High-retention brands consistently score higher on measures of perceived trustworthiness, and research from Bain and Company consistently shows that a 5% increase in customer retention produces profit increases of 25 to 95%. Tactics that erode trust to squeeze out a marginal conversion lift are a bad trade when viewed across the customer lifetime.
What Actually Creates Urgency in 2026
The good news is that real urgency still converts. The answer is not to abandon the psychology but to stop manufacturing the conditions artificially.
Genuine low stock, displayed accurately and updated in real time, performs better than fake scarcity because it survives verification. If a customer checks back and the stock number has actually moved, the credibility of that signal compounds over time.
Seasonal and event-based deadlines work because they are externally verifiable. A shipping cutoff tied to a real holiday, a price tied to a genuine promotional window, a waitlist tied to actual production capacity. These create real time pressure without requiring the customer to trust your word alone.

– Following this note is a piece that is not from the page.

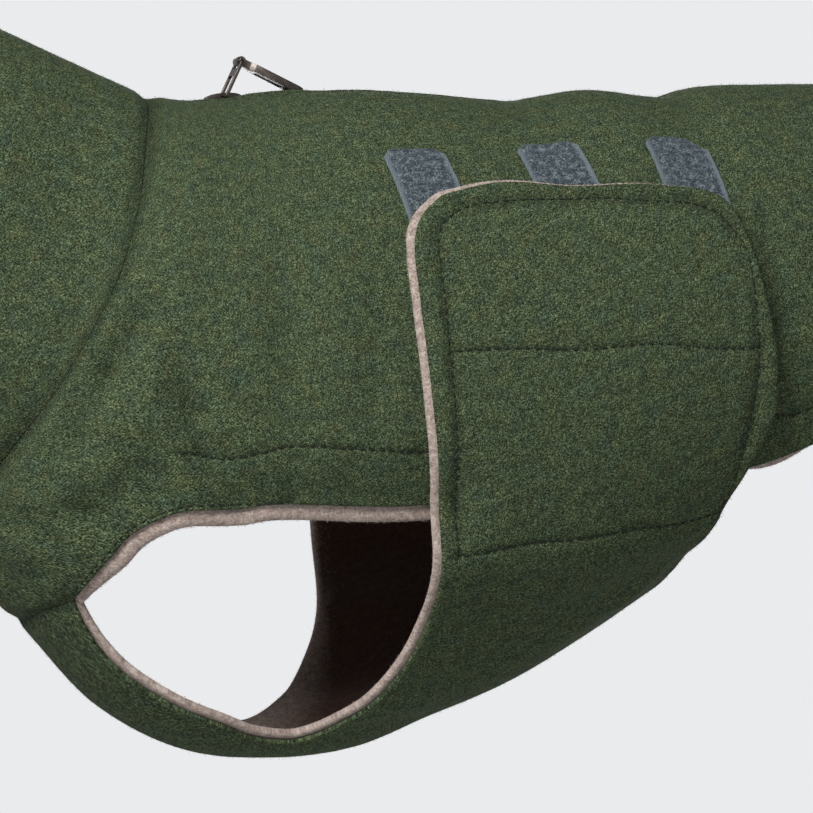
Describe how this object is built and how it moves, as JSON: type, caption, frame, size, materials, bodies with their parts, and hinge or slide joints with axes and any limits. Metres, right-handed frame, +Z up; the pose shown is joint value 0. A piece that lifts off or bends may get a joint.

Social proof in real time, showing how many people are currently viewing a product or how recently the last purchase was made, can create organic urgency without fabrication, provided the numbers are accurate. Faking this data carries the same risks as faking timers.
Finally, and most fundamentally, urgency that emerges from a compelling offer outperforms urgency manufactured from a countdown clock every time. A customer who genuinely wants the product does not need a timer. A customer who does not want it will not be meaningfully moved by one.
The Summary
Urgency timers worked when they were novel and when consumers were less sophisticated. Both of those conditions no longer exist. The stores still using them are betting on a small group of visitors who have not yet developed skepticism, while simultaneously alienating the larger group that has. That is not a growth strategy. It is a slow erosion of brand equity dressed up as a conversion tactic.
The path forward is not more pressure. It is more trust.